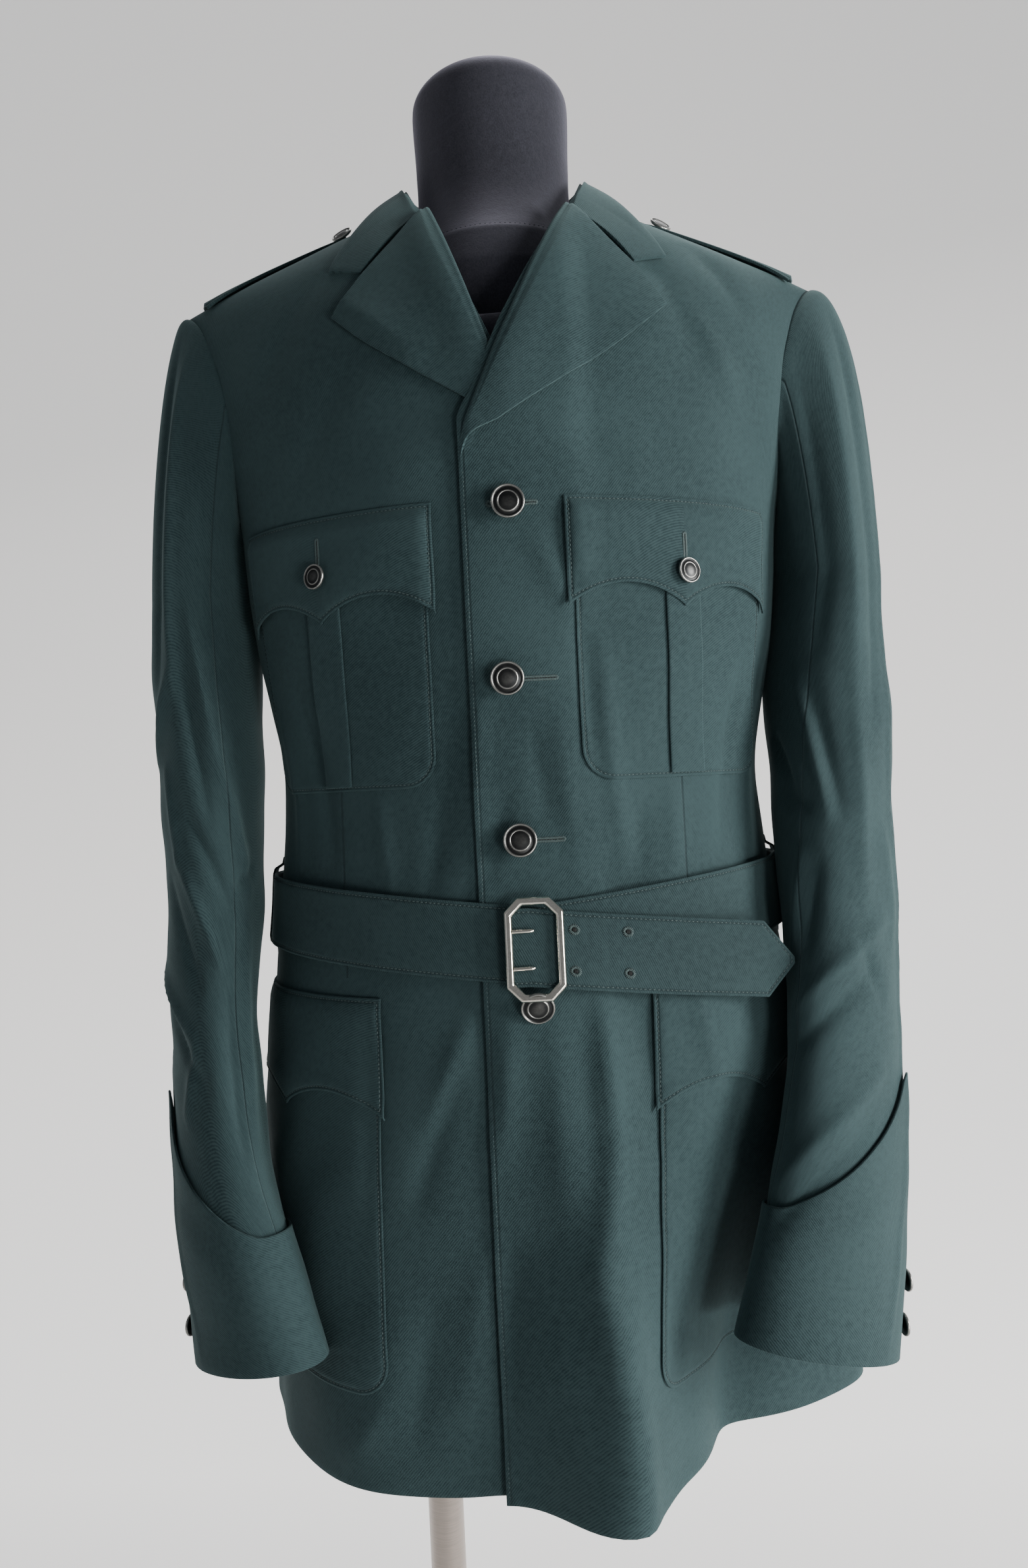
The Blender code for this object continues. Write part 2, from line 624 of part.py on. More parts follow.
def belt(mat):
    half = BELT_WIDTH / 2
    turns = np.linspace(-pi, pi, 49)[:-1]
    rows = [[(a, belt_height(a) + half * k) for a in turns] for k in (-1, 0, 1)]
    laid("belt", rows, BELT_LIFT, BELT, mat, ring=True)
    # the free end lies over the belt, then runs straight on past the body
    leave = 0.075
    inner, outer = [], []
    for k in np.linspace(-1, 1, 5):
        inner_row, outer_row = [], []
        for x in (-0.0125, 0.005, 0.022, 0.04, 0.058, leave, 0.1, 0.125, 0.145):
            end = TIP_X - 0.021 * abs(k) if x == 0.145 else x
            z = BELT_FRONT - 0.001 - 0.022 * max(end, 0) / TIP_X + half * k
            for row, out in ((inner_row, 0.0), (outer_row, BELT)):
                flat = min(end, leave)
                base = cloth(*chart(flat, z), BELT_LIFT + BELT + LAY + out)
                ahead = cloth(*chart(flat + 0.004, z), BELT_LIFT + BELT + LAY + out) - base
                row.append(base + ahead / ahead[0] * (end - flat))
        inner.append(inner_row)
        outer.append(outer_row)
    wall("belt_end", np.array(inner), np.array(outer), mat)
    for side, tag in ((1, "left"), (-1, "right")):
        inner, outer = [], []
        over = BELT_LIFT + BELT + GAP
        for dz, lift in ((0.033, WALL), (0.027, over), (0, over), (-0.027, over), (-0.033, WALL)):
            z = belt_height(pi / 2) + dz
            spots = [side * radians(a) for a in (88.5, 90, 91.5, 93)]
            inner.append([cloth(a, z, lift + LAY) for a in spots])
            outer.append([cloth(a, z, lift + LAY + TRIM) for a in spots])
        wall(f"belt_loop_{tag}", np.array(inner), np.array(outer), mat)


def octagon(wide, tall, corner):
    w, h = wide / 2, tall / 2
    return [(-w + corner, -h), (w - corner, -h), (w, -h + corner), (w, h - corner),
            (w - corner, h), (-w + corner, h), (-w, h - corner), (-w, -h + corner)]


def buckle(mat):
    """An eight-sided frame with two prongs, flat over the belt's free end."""
    x, z = 0.003, BELT_FRONT - 0.001
    lift = BELT_LIFT + 2 * BELT + LAY + GAP
    high = min(cloth(*chart(x + s, z + BELT_WIDTH / 2), lift)[1] for s in (-0.012, 0, 0.012))
    low = min(cloth(*chart(x + s, z - BELT_WIDTH / 2), lift)[1] for s in (-0.012, 0, 0.012))
    plane = lambda dz: (high + low) / 2 + (high - low) / BELT_WIDTH * dz
    rings = (
        (octagon(BUCKLE_W, BUCKLE_H, 0.0085), 0.0),
        (octagon(BUCKLE_W, BUCKLE_H, 0.0085), BUCKLE_DEEP * 0.5),
        (octagon(BUCKLE_W - BUCKLE_BAR, BUCKLE_H - BUCKLE_BAR, 0.0075), BUCKLE_DEEP),
        (octagon(BUCKLE_W - 2 * BUCKLE_BAR, BUCKLE_H - 2 * BUCKLE_BAR, 0.0062), BUCKLE_DEEP * 0.6),
        (octagon(BUCKLE_W - 2 * BUCKLE_BAR, BUCKLE_H - 2 * BUCKLE_BAR, 0.0062), 0.0),
    )
    verts, faces = [], []
    for shape, deep in rings:
        verts += [(x + px, plane(pz) - deep, z + pz) for px, pz in shape]
    for r in range(5):
        for i in range(8):
            j, s = (i + 1) % 8, (r + 1) % 5
            faces.append((r * 8 + i, r * 8 + j, s * 8 + j, s * 8 + i))
    solid("buckle_frame", verts, faces, mat, smooth=False)
    for i, dz in enumerate((0.011, -0.011)):
        bpy.ops.mesh.primitive_cylinder_add(vertices=10, radius=0.0011, depth=0.0085, rotation=(0, pi / 2, 0),
                                            location=(x - 0.0083, plane(dz) - 0.0011, z + dz))
        prong = bpy.context.object
        prong.name = f"buckle_prong_{i + 1}"
        prong.data.materials.append(mat)


def form_gap(height):
    """How far the form stays inside the cloth; the cloth hangs on it at the shoulders."""
    share = max(0.0, (height - CHEST) / (RIDGE - CHEST))
    if height > CHEST:
        return 0.010 - 0.0091 * ease(share / 0.85)
    return 0.010 + 0.004 * ease((CHEST - height) / 0.1) + FORM_TAPER * ease((0.90 - height) / 0.2)


def dress_form(mat, turns=32):
    """The padded trunk, its top closed along the shoulders, with the neck joined on."""
    heights = list(np.linspace(FORM_LOW, CHEST, 12)) + [yoke_height(s) for s in (0.12, 0.28, 0.45, 0.62, 0.78, 0.9, 0.96)]
    verts, faces = [], []
    for height in heights:
        share = max(0.0, (height - CHEST) / (RIDGE - CHEST))
        for i in range(turns):
            angle = 2 * pi * i / turns
            low = min(height, CHEST)
            point = cloth(angle, height, -form_gap(height) - swell(angle, height))
            point[0] *= 1 - 0.10 * ease(share * 2.5) * abs(sin(angle)) ** 3
            if height == FORM_LOW:
                point[2] = FORM_LOW
            verts.append(point)
    for r in range(len(heights) - 1):
        for i in range(turns):
            j = (i + 1) % turns
            faces.append((r * turns + i, r * turns + j, (r + 1) * turns + j, (r + 1) * turns + i))
    faces.append(tuple(range(turns))[::-1])
    last = (len(heights) - 1) * turns
    half = turns // 2
    # the two faces of the shoulders meet along the seam: angle a faces angle pi - a
    pair = lambda i: last + (half - i) % turns
    quarter = turns // 4
    for i in range(-quarter, quarter):
        a, b = last + i % turns, last + (i + 1) % turns
        c, d = pair(i + 1), pair(i)
        ring = [v for k, v in enumerate((a, b, c, d)) if v not in (a, b, c, d)[:k]]
        faces.append(tuple(ring))
    body = solid("dress_form", verts, faces, mat)
    verts, faces = [], []
    top = FORM_TOP
    rows = ((1.400, 0.072), (1.440, 0.0590), (1.465, 0.0545), (1.500, 0.0545), (1.545, 0.0555),
            (top - 0.018, 0.0535), (top - 0.008, 0.0465), (top - 0.002, 0.0340), (top, 0.018))
    for z, r in rows:
        verts += [(r * sin(2 * pi * i / 28), 0.004 - r * 1.02 * cos(2 * pi * i / 28), z) for i in range(28)]
    for k in range(len(rows) - 1):
        for i in range(28):
            j = (i + 1) % 28
            faces.append((k * 28 + i, k * 28 + j, (k + 1) * 28 + j, (k + 1) * 28 + i))
    faces.append(tuple(range(28))[::-1])
    faces.append(tuple(range((len(rows) - 1) * 28, len(rows) * 28)))
    neck = solid("form_neck_tool", verts, faces, mat)
    neck.hide_render = True
    neck.display_type = "WIRE"
    join = body.modifiers.new("neck", "BOOLEAN")
    join.operation = "UNION"
    join.solver = "MANIFOLD"
    join.object = neck
    return body


def stand(steel, mat):
    bpy.ops.mesh.primitive_cylinder_add(vertices=24, radius=POLE_R, depth=FORM_LOW - BASE_T - 2 * GAP - 0.0004,
                                        location=(POLE_X, POLE_Y, (FORM_LOW + BASE_T) / 2))
    bpy.context.object.name = "stand_pole"
    bpy.context.object.data.materials.append(steel)
    bpy.ops.mesh.primitive_cylinder_add(vertices=48, radius=BASE_R, depth=BASE_T, location=(POLE_X, POLE_Y, BASE_T / 2))
    bpy.context.object.name = "stand_base"
    bpy.context.object.data.materials.append(mat)


def main():
    clear_scene()
    green = material("tunic_cloth", (0.010, 0.035, 0.032), 0.85)
    trim = material("tunic_trim", (0.011, 0.037, 0.034), 0.85)
    black = material("form_jersey", (0.008, 0.008, 0.011), 0.9)
    horn = material("button_black", (0.012, 0.013, 0.015), 0.35, 0.6)
    steel = material("buckle_steel", (0.75, 0.73, 0.68), 0.2, 1.0)
    for side in (1, -1):
        front(side, green)
        back(side, green)
        sleeve(side, "top", green)
        sleeve(side, "under", green)
        cuff(side, trim)
        lapel(side, trim)
        epaulette(side, trim)
        pockets(side, trim)
    collar(trim)
    buttons(horn)
    belt(trim)
    buckle(steel)
    dress_form(black)
    stand(steel, black)


main()
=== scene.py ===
# %% [markdown]
# # A service dress tunic on its dress form
# This lesson dresses a finished frame of solids: a dark green tunic with lapels, patch pockets, shoulder
# straps, pointed cuffs and a cloth belt, worn by a limbless form on a pole. The frame gives the sizes.
# Everything here gives the looks: fine cloth, creases, stitches, buttons and light.

from math import cos, pi, radians, sin

import bpy
import numpy as np
from mathutils import Matrix, Vector


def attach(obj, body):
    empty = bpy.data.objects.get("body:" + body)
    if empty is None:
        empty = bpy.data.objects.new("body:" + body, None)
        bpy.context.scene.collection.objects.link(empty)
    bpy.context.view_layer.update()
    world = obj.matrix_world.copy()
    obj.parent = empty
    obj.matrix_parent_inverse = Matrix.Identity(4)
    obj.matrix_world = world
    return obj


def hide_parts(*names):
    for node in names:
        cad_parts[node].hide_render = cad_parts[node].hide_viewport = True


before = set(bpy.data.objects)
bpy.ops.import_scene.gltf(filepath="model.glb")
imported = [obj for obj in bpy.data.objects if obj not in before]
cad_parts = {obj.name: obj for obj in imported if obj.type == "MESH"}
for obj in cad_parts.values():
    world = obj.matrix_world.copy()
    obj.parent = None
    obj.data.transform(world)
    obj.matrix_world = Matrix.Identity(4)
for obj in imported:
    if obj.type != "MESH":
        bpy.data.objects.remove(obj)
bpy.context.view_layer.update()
bpy.ops.object.select_all(action="DESELECT")
print("CAD nodes:", len(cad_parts))

# %% [markdown]
# ## The camera
# The photograph was taken about 0.85 m in front of the form, a little over the waist, with a wide lens and a
# slight roll. A camera that looks along +Y needs its own axes: right, up, and backwards. Turning right
# and up by the roll gives the small tilt that the photograph shows.

# %% Place the camera
PHOTO = (1561, 2380)
FOCAL_PIXELS = 1787
EYE = Vector((-0.005, -0.845, 1.06))
ROLL = radians(2.7)

lens = bpy.data.cameras.new("photo_camera")
lens.sensor_fit = "HORIZONTAL"
lens.sensor_width = 36
lens.lens = FOCAL_PIXELS / PHOTO[0] * lens.sensor_width
camera = bpy.data.objects.new("photo_camera", lens)
right = Vector((cos(ROLL), 0, -sin(ROLL)))
up = Vector((sin(ROLL), 0, cos(ROLL)))
camera.matrix_world = Matrix.Translation(EYE) @ Matrix((right, up, (0, -1, 0))).transposed().to_4x4()
bpy.context.scene.collection.objects.link(camera)
bpy.context.scene.camera = camera
print("lens", round(lens.lens, 1), "mm")

# %% [markdown]
# ## The shape of the tunic
# The tunic is one smooth body. A level section is an ellipse whose front and back have their own depth.
# Above the chest the section arches over to the shoulder seam. A place on the cloth is named by its
# angle round the body, 0 at the front middle, and by its height. These few tables follow the
# frame's own, but the shoulders, sleeves and neck are a little narrower, as the photograph shows them.

# %% Sizes of the body
TAGS = {1: "left", -1: "right"}
WALL = 0.0018
TRIM = 0.0014
LAY = 0.0011
HEM = {1: 0.637, -1: 0.641}
HEM_BACK = 0.636
CHEST = 1.240
RIDGE = 1.468
BREAK = 1.268
SHOULDER = 0.2315
RIDGE_Y = 0.012
SLOPE = 0.385
NECK = 0.062
EDGE = -0.029
UNDER = 0.014
NAPE = 0.66
# height, half width, depth of the front, depth of the back
TRUNK = (
    (0.600, 0.1935, 0.156, 0.158),
    (0.700, 0.192, 0.151, 0.153),
    (0.800, 0.190, 0.146, 0.148),
    (0.900, 0.181, 0.137, 0.136),
    (0.990, 0.171, 0.128, 0.122),
    (1.075, 0.166, 0.124, 0.113),
    (1.160, 0.180, 0.131, 0.118),
    (1.240, 0.188, 0.133, 0.122),
)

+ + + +

The exercise
Write down exactly the span of lines above from the one containing "for side in" to the one containing "from math import cos, pi, radians, sin", both ends included.

Task answer
    for side in (1, -1):
        front(side, green)
        back(side, green)
        sleeve(side, "top", green)
        sleeve(side, "under", green)
        cuff(side, trim)
        lapel(side, trim)
        epaulette(side, trim)
        pockets(side, trim)
    collar(trim)
    buttons(horn)
    belt(trim)
    buckle(steel)
    dress_form(black)
    stand(steel, black)


main()
=== scene.py ===
# %% [markdown]
# # A service dress tunic on its dress form
# This lesson dresses a finished frame of solids: a dark green tunic with lapels, patch pockets, shoulder
# straps, pointed cuffs and a cloth belt, worn by a limbless form on a pole. The frame gives the sizes.
# Everything here gives the looks: fine cloth, creases, stitches, buttons and light.

from math import cos, pi, radians, sin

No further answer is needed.